[start]

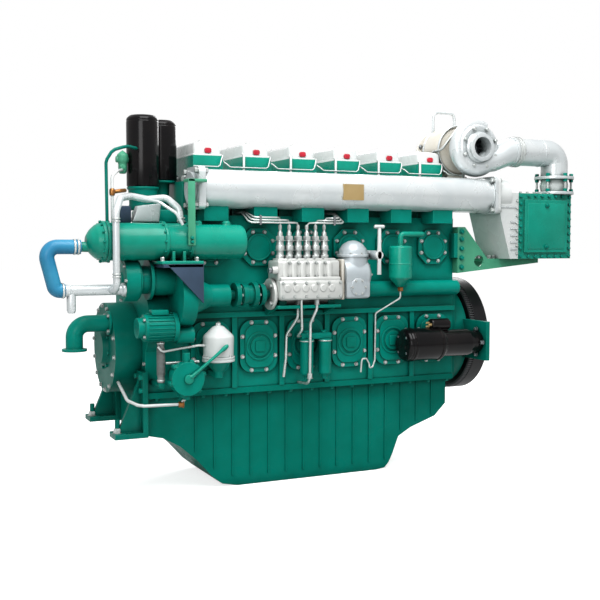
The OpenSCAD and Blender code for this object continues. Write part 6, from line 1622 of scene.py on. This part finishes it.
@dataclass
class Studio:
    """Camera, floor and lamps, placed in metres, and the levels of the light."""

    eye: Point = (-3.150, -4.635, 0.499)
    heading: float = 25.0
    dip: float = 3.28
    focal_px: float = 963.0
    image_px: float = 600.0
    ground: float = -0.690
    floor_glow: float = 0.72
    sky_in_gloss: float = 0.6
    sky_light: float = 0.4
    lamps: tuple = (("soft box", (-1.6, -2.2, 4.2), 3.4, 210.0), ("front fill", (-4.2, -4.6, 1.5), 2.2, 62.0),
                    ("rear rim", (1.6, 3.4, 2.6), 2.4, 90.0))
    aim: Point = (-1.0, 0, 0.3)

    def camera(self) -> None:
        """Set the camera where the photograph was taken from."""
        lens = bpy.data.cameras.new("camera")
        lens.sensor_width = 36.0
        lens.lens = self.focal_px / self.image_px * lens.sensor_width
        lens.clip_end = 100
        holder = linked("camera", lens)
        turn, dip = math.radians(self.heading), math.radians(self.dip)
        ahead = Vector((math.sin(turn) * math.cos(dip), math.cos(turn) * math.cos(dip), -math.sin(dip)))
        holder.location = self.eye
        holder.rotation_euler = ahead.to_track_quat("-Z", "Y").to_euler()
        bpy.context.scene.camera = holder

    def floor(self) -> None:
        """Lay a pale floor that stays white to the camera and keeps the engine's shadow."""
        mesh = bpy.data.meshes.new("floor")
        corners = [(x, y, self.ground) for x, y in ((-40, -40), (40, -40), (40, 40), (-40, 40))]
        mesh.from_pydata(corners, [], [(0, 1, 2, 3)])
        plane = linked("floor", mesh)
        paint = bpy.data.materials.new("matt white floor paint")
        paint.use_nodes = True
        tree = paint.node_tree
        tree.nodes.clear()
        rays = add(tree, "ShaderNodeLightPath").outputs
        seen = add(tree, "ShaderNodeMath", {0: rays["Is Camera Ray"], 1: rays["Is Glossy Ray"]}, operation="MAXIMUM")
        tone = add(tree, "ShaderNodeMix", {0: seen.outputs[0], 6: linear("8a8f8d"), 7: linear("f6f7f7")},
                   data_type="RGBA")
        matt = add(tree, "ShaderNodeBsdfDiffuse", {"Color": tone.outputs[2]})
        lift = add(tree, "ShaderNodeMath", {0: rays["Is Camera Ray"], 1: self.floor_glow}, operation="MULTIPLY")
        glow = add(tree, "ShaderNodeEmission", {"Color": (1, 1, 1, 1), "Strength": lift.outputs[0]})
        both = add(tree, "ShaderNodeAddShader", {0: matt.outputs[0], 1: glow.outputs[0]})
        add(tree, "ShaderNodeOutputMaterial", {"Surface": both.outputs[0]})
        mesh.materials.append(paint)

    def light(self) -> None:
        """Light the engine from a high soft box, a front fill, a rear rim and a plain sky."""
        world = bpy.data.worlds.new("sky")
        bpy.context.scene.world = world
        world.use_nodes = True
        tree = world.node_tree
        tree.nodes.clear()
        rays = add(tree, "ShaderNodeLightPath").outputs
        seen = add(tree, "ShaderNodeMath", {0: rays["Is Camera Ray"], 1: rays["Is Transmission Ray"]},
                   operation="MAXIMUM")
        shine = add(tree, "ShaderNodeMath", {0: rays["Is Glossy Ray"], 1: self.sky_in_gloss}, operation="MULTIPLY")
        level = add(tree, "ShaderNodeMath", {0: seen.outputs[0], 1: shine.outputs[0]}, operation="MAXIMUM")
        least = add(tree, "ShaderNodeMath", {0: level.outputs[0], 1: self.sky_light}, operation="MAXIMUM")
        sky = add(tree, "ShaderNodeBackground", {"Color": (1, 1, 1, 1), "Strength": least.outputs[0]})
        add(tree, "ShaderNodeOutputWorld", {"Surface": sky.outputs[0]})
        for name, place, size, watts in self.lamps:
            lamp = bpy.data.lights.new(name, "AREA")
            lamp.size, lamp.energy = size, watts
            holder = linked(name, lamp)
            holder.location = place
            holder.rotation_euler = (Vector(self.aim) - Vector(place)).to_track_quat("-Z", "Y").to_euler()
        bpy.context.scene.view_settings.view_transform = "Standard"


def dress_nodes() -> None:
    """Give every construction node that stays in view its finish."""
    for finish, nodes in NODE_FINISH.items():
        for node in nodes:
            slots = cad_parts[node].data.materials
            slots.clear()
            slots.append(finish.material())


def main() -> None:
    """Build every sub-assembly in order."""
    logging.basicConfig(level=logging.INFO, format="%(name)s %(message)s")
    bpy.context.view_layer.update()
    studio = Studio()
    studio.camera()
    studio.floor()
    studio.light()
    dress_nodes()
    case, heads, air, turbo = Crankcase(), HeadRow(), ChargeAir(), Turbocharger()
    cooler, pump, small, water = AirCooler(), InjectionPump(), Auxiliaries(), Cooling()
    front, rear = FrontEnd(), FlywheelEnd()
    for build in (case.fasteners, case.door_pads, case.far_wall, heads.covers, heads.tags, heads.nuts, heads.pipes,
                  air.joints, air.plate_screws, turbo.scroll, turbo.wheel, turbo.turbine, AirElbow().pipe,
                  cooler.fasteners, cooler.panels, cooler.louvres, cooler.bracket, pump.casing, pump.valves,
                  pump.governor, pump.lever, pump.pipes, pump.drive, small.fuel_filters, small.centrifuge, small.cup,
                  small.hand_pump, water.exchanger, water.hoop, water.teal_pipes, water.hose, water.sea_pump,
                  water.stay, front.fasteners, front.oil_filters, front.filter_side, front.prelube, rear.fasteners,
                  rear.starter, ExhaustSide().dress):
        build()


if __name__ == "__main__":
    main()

[end]

**OBJECTIVE**:
Set down the listing in full, keeping every word exactly as it is.

**TASK RESULT**:
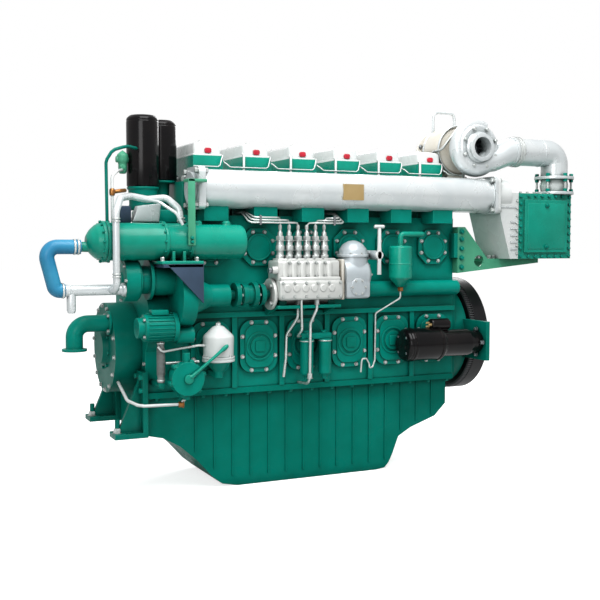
The OpenSCAD and Blender code for this object continues. Write part 6, from line 1622 of scene.py on. This part finishes it.
@dataclass
class Studio:
    """Camera, floor and lamps, placed in metres, and the levels of the light."""

    eye: Point = (-3.150, -4.635, 0.499)
    heading: float = 25.0
    dip: float = 3.28
    focal_px: float = 963.0
    image_px: float = 600.0
    ground: float = -0.690
    floor_glow: float = 0.72
    sky_in_gloss: float = 0.6
    sky_light: float = 0.4
    lamps: tuple = (("soft box", (-1.6, -2.2, 4.2), 3.4, 210.0), ("front fill", (-4.2, -4.6, 1.5), 2.2, 62.0),
                    ("rear rim", (1.6, 3.4, 2.6), 2.4, 90.0))
    aim: Point = (-1.0, 0, 0.3)

    def camera(self) -> None:
        """Set the camera where the photograph was taken from."""
        lens = bpy.data.cameras.new("camera")
        lens.sensor_width = 36.0
        lens.lens = self.focal_px / self.image_px * lens.sensor_width
        lens.clip_end = 100
        holder = linked("camera", lens)
        turn, dip = math.radians(self.heading), math.radians(self.dip)
        ahead = Vector((math.sin(turn) * math.cos(dip), math.cos(turn) * math.cos(dip), -math.sin(dip)))
        holder.location = self.eye
        holder.rotation_euler = ahead.to_track_quat("-Z", "Y").to_euler()
        bpy.context.scene.camera = holder

    def floor(self) -> None:
        """Lay a pale floor that stays white to the camera and keeps the engine's shadow."""
        mesh = bpy.data.meshes.new("floor")
        corners = [(x, y, self.ground) for x, y in ((-40, -40), (40, -40), (40, 40), (-40, 40))]
        mesh.from_pydata(corners, [], [(0, 1, 2, 3)])
        plane = linked("floor", mesh)
        paint = bpy.data.materials.new("matt white floor paint")
        paint.use_nodes = True
        tree = paint.node_tree
        tree.nodes.clear()
        rays = add(tree, "ShaderNodeLightPath").outputs
        seen = add(tree, "ShaderNodeMath", {0: rays["Is Camera Ray"], 1: rays["Is Glossy Ray"]}, operation="MAXIMUM")
        tone = add(tree, "ShaderNodeMix", {0: seen.outputs[0], 6: linear("8a8f8d"), 7: linear("f6f7f7")},
                   data_type="RGBA")
        matt = add(tree, "ShaderNodeBsdfDiffuse", {"Color": tone.outputs[2]})
        lift = add(tree, "ShaderNodeMath", {0: rays["Is Camera Ray"], 1: self.floor_glow}, operation="MULTIPLY")
        glow = add(tree, "ShaderNodeEmission", {"Color": (1, 1, 1, 1), "Strength": lift.outputs[0]})
        both = add(tree, "ShaderNodeAddShader", {0: matt.outputs[0], 1: glow.outputs[0]})
        add(tree, "ShaderNodeOutputMaterial", {"Surface": both.outputs[0]})
        mesh.materials.append(paint)

    def light(self) -> None:
        """Light the engine from a high soft box, a front fill, a rear rim and a plain sky."""
        world = bpy.data.worlds.new("sky")
        bpy.context.scene.world = world
        world.use_nodes = True
        tree = world.node_tree
        tree.nodes.clear()
        rays = add(tree, "ShaderNodeLightPath").outputs
        seen = add(tree, "ShaderNodeMath", {0: rays["Is Camera Ray"], 1: rays["Is Transmission Ray"]},
                   operation="MAXIMUM")
        shine = add(tree, "ShaderNodeMath", {0: rays["Is Glossy Ray"], 1: self.sky_in_gloss}, operation="MULTIPLY")
        level = add(tree, "ShaderNodeMath", {0: seen.outputs[0], 1: shine.outputs[0]}, operation="MAXIMUM")
        least = add(tree, "ShaderNodeMath", {0: level.outputs[0], 1: self.sky_light}, operation="MAXIMUM")
        sky = add(tree, "ShaderNodeBackground", {"Color": (1, 1, 1, 1), "Strength": least.outputs[0]})
        add(tree, "ShaderNodeOutputWorld", {"Surface": sky.outputs[0]})
        for name, place, size, watts in self.lamps:
            lamp = bpy.data.lights.new(name, "AREA")
            lamp.size, lamp.energy = size, watts
            holder = linked(name, lamp)
            holder.location = place
            holder.rotation_euler = (Vector(self.aim) - Vector(place)).to_track_quat("-Z", "Y").to_euler()
        bpy.context.scene.view_settings.view_transform = "Standard"


def dress_nodes() -> None:
    """Give every construction node that stays in view its finish."""
    for finish, nodes in NODE_FINISH.items():
        for node in nodes:
            slots = cad_parts[node].data.materials
            slots.clear()
            slots.append(finish.material())


def main() -> None:
    """Build every sub-assembly in order."""
    logging.basicConfig(level=logging.INFO, format="%(name)s %(message)s")
    bpy.context.view_layer.update()
    studio = Studio()
    studio.camera()
    studio.floor()
    studio.light()
    dress_nodes()
    case, heads, air, turbo = Crankcase(), HeadRow(), ChargeAir(), Turbocharger()
    cooler, pump, small, water = AirCooler(), InjectionPump(), Auxiliaries(), Cooling()
    front, rear = FrontEnd(), FlywheelEnd()
    for build in (case.fasteners, case.door_pads, case.far_wall, heads.covers, heads.tags, heads.nuts, heads.pipes,
                  air.joints, air.plate_screws, turbo.scroll, turbo.wheel, turbo.turbine, AirElbow().pipe,
                  cooler.fasteners, cooler.panels, cooler.louvres, cooler.bracket, pump.casing, pump.valves,
                  pump.governor, pump.lever, pump.pipes, pump.drive, small.fuel_filters, small.centrifuge, small.cup,
                  small.hand_pump, water.exchanger, water.hoop, water.teal_pipes, water.hose, water.sea_pump,
                  water.stay, front.fasteners, front.oil_filters, front.filter_side, front.prelube, rear.fasteners,
                  rear.starter, ExhaustSide().dress):
        build()


if __name__ == "__main__":
    main()